The first six books were by Julie Campbell Tatham. Tatham had previously written several books about a teenage detective named Ginny Gordon, who similarly had too large a supporting cast. She also wrote books 10-16 in the Cherry Ames series and 5-8 in the Vicki Barr Flight Stewardess series, among other things. After six books, the Trixie Belden series was handed over to staff writers of Western Publishing under the name of Kathryn Kenny. A total of 39 books in the series were written by the mid ‘80s. Allegedly, by the ‘70s, Trixie was more popular with some booksellers’ customers than Nancy Drew or the Hardy Boys, though the books eventually fell out of print for several years.
Probably the most frustrating thing about the books, even beyond the incessant having to look up bits of tack to work out what the hell Trixie and the others are going on about, is that Mart keeps scoffing at Trixie for always thinking something’s up. However, in the handful of books I got to, we never see her be wrong. Di’s putative uncle really is an impostor. The Wheelers’ new chauffeur really is a jewel thief. And this isn’t giving things away, because if Trixie were wrong, what would happen to the plot? And that’s fine; she has to be right for the books. But there isn’t even a throwaway Noodle Incident where she was wrong and got in some kind of trouble for it.
I also find her bickering with Mart to be more frustrating than amusing. I’m not going to say I had a perfect relationship with my siblings, goodness knows, but nobody wants to read that. I don’t want to read that, either. The eleven-month age gap makes me raise my eyebrows a bit; I know it’s possible, but it feels as though it’s there to keep the older Belden siblings close in age instead of making Brian a year older and spacing them better. Bobby’s supposed to be cute but frustrating, and I just find him frustrating. All in all, the word I find myself using over and over is “frustrating.”
Also, the mysteries aren’t. Oh, Nancy Drew seldom had a long list of suspects, it’s true. But the cast list is so packed with Trixie’s friends and relations that there simply isn’t room for more than one suspect. The Gatehouse Mystery in theory has two, but they spend so much time on one and so little on the other that there’s no room for the red herring to actually develop into a believable option. Trixie’s brothers spend two hundred pages telling her she can’t be right about someone, and then she’s right. Not much of a story.

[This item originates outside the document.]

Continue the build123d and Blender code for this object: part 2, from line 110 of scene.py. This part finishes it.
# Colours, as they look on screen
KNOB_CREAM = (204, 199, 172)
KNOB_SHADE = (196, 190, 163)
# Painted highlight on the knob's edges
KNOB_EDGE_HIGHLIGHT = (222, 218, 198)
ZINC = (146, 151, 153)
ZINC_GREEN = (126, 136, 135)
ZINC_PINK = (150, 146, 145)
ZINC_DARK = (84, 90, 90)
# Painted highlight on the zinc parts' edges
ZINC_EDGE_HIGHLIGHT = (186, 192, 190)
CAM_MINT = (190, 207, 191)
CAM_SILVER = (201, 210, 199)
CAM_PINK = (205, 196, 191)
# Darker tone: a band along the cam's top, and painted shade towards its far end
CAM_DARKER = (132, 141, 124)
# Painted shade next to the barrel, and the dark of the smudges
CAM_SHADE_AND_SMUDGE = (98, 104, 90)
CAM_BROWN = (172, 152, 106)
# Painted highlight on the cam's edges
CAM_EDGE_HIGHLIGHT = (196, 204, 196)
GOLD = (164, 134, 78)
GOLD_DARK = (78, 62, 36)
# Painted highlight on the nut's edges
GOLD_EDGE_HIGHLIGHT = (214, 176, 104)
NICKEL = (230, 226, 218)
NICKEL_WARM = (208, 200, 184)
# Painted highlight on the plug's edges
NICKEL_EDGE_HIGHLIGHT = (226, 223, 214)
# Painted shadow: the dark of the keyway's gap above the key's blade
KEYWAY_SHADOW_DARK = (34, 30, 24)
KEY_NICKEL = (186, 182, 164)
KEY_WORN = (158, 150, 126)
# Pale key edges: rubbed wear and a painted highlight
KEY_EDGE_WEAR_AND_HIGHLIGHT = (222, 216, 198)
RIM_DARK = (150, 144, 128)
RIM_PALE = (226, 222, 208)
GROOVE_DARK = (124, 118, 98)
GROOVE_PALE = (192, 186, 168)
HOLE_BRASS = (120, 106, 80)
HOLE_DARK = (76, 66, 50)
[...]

The class issues are also weird. The Beldens technically have a farm, but they don’t really farm. The father works in the bank. The mother does a lot of gardening and things, but no one farms. Meanwhile, the Wheelers have inherited wealth and the parents are constantly off doing things to increase it. Jim is his late great-uncle’s sole heir, and of course he was adopted by the Wheelers and lives on their estate now. The Lynches became rich some time before the series started, and it made Di miserable. We are constantly told that money doesn’t bring happiness, but let’s be real—Trixie’s dream of buying her own horse is only possible because her parents can afford to pay her enough to save up for one, not to mention caring for it afterward.

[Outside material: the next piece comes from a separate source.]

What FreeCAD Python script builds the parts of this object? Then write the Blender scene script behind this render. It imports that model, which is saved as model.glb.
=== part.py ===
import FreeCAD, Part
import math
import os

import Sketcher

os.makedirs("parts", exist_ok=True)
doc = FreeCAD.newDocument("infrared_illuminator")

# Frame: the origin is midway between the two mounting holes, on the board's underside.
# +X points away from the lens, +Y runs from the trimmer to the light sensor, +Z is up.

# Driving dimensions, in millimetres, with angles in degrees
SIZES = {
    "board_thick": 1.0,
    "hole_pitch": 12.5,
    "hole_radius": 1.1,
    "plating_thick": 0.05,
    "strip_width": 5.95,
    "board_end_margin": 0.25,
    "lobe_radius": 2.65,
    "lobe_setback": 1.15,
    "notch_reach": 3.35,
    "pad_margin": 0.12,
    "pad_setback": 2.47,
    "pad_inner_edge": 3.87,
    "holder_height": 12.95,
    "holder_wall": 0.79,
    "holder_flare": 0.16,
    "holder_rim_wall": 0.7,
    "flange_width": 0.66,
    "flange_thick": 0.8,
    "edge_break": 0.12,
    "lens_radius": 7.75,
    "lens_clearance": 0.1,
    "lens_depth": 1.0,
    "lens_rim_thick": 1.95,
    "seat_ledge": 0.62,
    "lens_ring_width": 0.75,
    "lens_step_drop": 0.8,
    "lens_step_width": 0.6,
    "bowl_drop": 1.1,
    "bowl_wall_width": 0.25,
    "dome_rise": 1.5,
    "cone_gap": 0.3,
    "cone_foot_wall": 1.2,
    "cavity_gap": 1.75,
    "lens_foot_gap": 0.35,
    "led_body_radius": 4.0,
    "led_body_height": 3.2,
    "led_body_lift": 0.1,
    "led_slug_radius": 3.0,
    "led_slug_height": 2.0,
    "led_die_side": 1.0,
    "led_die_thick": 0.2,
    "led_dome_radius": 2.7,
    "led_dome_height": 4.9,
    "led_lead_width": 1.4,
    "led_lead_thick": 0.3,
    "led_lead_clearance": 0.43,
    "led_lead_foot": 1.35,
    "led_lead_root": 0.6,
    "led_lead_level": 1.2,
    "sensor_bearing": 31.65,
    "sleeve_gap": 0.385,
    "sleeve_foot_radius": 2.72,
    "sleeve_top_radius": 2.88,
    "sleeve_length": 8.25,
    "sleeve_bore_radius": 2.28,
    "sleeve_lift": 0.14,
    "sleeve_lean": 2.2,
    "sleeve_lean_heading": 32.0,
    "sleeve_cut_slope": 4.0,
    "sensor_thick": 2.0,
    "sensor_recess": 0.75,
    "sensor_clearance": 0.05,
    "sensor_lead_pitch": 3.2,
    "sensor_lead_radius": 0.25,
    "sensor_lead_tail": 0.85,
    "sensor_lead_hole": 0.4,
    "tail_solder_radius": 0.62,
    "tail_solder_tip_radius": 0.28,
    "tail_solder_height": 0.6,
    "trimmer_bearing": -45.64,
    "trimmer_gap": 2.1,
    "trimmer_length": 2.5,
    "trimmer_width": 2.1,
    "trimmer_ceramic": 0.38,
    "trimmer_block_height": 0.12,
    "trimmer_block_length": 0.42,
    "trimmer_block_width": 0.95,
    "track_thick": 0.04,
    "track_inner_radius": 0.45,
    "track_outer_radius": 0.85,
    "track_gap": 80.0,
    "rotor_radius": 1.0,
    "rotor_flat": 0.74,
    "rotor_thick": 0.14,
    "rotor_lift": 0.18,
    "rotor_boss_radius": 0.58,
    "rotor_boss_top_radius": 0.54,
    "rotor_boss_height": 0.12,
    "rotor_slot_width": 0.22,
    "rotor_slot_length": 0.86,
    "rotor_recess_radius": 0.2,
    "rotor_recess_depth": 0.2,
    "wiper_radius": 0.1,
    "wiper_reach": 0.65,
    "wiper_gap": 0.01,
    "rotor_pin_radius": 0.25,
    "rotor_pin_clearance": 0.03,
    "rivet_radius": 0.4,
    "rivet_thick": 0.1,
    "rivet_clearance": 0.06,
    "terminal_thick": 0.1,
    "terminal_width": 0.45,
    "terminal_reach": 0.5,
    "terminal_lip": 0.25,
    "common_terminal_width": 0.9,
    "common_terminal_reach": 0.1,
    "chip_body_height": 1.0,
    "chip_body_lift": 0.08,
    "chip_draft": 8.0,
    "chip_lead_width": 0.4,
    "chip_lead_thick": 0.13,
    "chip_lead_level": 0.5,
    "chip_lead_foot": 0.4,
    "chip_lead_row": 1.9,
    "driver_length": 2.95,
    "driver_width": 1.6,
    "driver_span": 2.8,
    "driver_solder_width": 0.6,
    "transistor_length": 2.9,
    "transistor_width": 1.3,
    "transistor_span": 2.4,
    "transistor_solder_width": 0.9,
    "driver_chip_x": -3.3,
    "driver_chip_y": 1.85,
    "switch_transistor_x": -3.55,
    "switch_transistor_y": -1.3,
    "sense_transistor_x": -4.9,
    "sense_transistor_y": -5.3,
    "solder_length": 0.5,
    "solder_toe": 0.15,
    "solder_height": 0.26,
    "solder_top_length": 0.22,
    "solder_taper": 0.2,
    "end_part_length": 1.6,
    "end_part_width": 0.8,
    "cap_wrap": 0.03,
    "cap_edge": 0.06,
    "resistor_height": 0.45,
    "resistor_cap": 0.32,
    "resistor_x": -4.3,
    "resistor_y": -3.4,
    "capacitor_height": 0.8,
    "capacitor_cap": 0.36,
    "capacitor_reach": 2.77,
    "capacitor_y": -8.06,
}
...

Mart scoffs at Trixie’s plan to be a detective, but frankly she earns enough in rewards in the handful of books I read that she shouldn’t have to do literally anything else to pay her share of club expenses. Okay, even as a child, I would’ve been infuriated by the books because of all the really obvious clues that everyone misses—it never seemed to occur to them that what they thought was a Sasquatch was really a guy in a suit, for example, even though we set it up with an actual Sasquatch sighting earlier in the book. But when Trixie says something is a clue, what we’re most likely to get is literally any other character telling her she’s obviously wrong. It’s maddening.
The books have aged strangely. The iodine all wounds in the book are painted with, okay. The ‘50s edition makes it clear that the Belden kids get tetanus shots, so that’s nice. Both boys and girls are shown cooking and doing gardening; Trixie is a tomboy who hates cleaning and sewing. Honey, who’s a heck of a Mary Sue, seems at first to have anxiety but deals with it quickly. But the girls start in junior high early on, and they no longer wear pants to school. Everyone wears skirts. Di, who’s apparently intended to resemble Elizabeth Taylor, is explicitly given leads in school plays because she’s pretty, even though she can’t act.
I haven’t read all of them. Not even close. Alas, I’m given to understand one of the ones I’m missing is the one where she discovers a marijuana field, which sounds entertaining. However, the series as a whole isn’t entertaining enough to keep plowing through. Teen detectives can be fun, but Trixie’s not a good example of that. No wonder she’s got far less cultural weight than Nancy Drew.